Vincent van Gogh. Il pittore “senza tempo” torna a Roma con una grande mostra.

Vincent van Gogh, La semina delle patate, 1884

Se parliamo di Girasoli ci vengono in mente quasi sicuramente quelli di Van Gogh. E’ il suo marchio di fabbrica, segno di riconoscimento di uno dei più grandi artisti contemporanei. Dopo ben 22 anni l’artista torna ospite nella capitale, dall’8 ottobre al 6 febbraio, nella cornice del Complesso del Vittoriano con la mostra “Vincent van Gogh. Campagna senza tempo – Città moderna”. La cura della mostra è stata affidata a Cornelia Homburg, studiosa nota a livello internazionale per le sue ricerche su Vincent van Gogh e ad un prestigioso comitato scientifico composto da Sjraar van Heugten e Chris Stolwijk del Van Gogh Museum, Jenny Reynaerts, Rijksmuseum, Judy Sund della City University New York, Tsukasa Kodera dell’Osaka University, Joan Greer dell’University of Alberta, Cornelia Peres, conservatrice, Liesbeth Heenk, storica dell’arte. Saranno esposti oltre settanta capolavori tra dipinti, acquarelli e opere su carta del maestro olandese e circa quaranta opere dei grandi artisti che gli furono di ispirazione, tra i quali Millet, Pissarro, Cézanne, Gauguin e Seurat.

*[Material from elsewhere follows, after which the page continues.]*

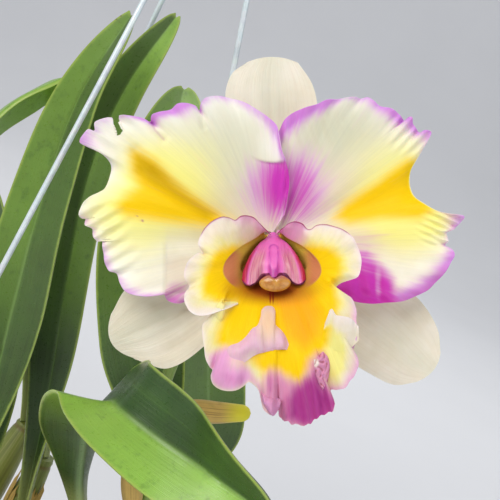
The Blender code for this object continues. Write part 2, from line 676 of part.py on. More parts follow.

Vincent van Gogh, Autoritratto, 1887

L’esposizione ha quindi tutte le carte in regola per divenire per la città di Roma un evento di grande rilievo. Sono infatti poche le grandi mostre a livello internazionale e questa è sicuramente da non perdere soprattutto per le nuove generazioni. I bambini ed i ragazzi potrenno assaporare “dal vero” questo artista tanto amato e studiato sui libri di scuola. Conosceranno così anche il lato più umano di van Gogh, lo stesso artista che scrisse al fratello Theo: “Voglio che tu capisca bene la mia concezione dell’arte. Bisogna lavorare a lungo e duramente per afferrarne l’essenza. Quello a cui miro è maledettamente difficile, eppure non penso di mirare troppo in alto. Voglio fare dei disegni che vadano al cuore della gente”. La tecnica, il sapere, era per lui un mezzo per arrivare a comunicare.

Vincent van Gogh, Vialetto nel giardino pubblico, 1888

E’ questo che fanno i grandi artisti. Uomo tormentato e dalla sorprendente memoria visiva, capace di rappresentare la natura e la vita dei contadini con pennellate vibranti, cariche di significato. Come anche nella rappresentazione della campagna olandese e francese de La semina delle patate (1884). I così detti “tempi moderni” sono invece descritti attraverso dei “fermo immagine” che rappresentano la città, Parigi, ed i suoi personaggi. I soggetti sono spesso le stradine dei sobborghi come in Orti a Montmatre (1887) o Il ponte di Langlois (1888). Ma ci sono anche dei veri personaggi come I bevitori (1890) o il Giovane con una scopa (1882).

Vincent van Gogh, I bevitori o Le quattro età dell’uomo (da Daumier), 1890

La mostra infatti porta in scena la rappresentazione della campagna, come oasi idilliaca, e della città, in perenne movimento dove “chi si ferma è perduto”. Van Gogh era convinto che i suoi dipinti dovessero essere moderni, ma anche eterni. Il suo stile così ha segnato un’epoca. Talmente moderno e teso ad assorbire vari influenze culturali che persino il richiamo all’arte giapponese da lui amata, e presente nella Parigi di fine ‘800, è evidente in opere come Fosso (1884).

Vincent van Gogh, Fosso, 1884

L’uso del colore, la sapienza del disegno, la carica emotiva, rendono le sue opere dense di originalità. In mostra possiamo ammirare anche due suoi Autoritratti provenienti dal Van Gogh Museum. Da sottolineare che l’esposizione vanta la collaborazione ed il supporto delle più grandi istituzioni museali del mondo, insieme ad importantissime collezioni private. Tra esse spiccano: Van Gogh Museum, Kröller-Müller Museum, Rijksmuseum, The Art Institute of Chicago, The Solomon R. Guggenheim Museum, The Museum of Modern Art, Hammer Museum, The Detroit Institute of Arts, National Gallery of Canada, Tate, Musée du Louvre. L’artista che ha saputo trasformare il dramma interiore in vera e pura arte e nel quale convivono diverse realtà (l’amore per la gente, il bisogno espressivo, il tormento della malattia) merita sicuramente una visita. E sarà lì, ad aspettarvi.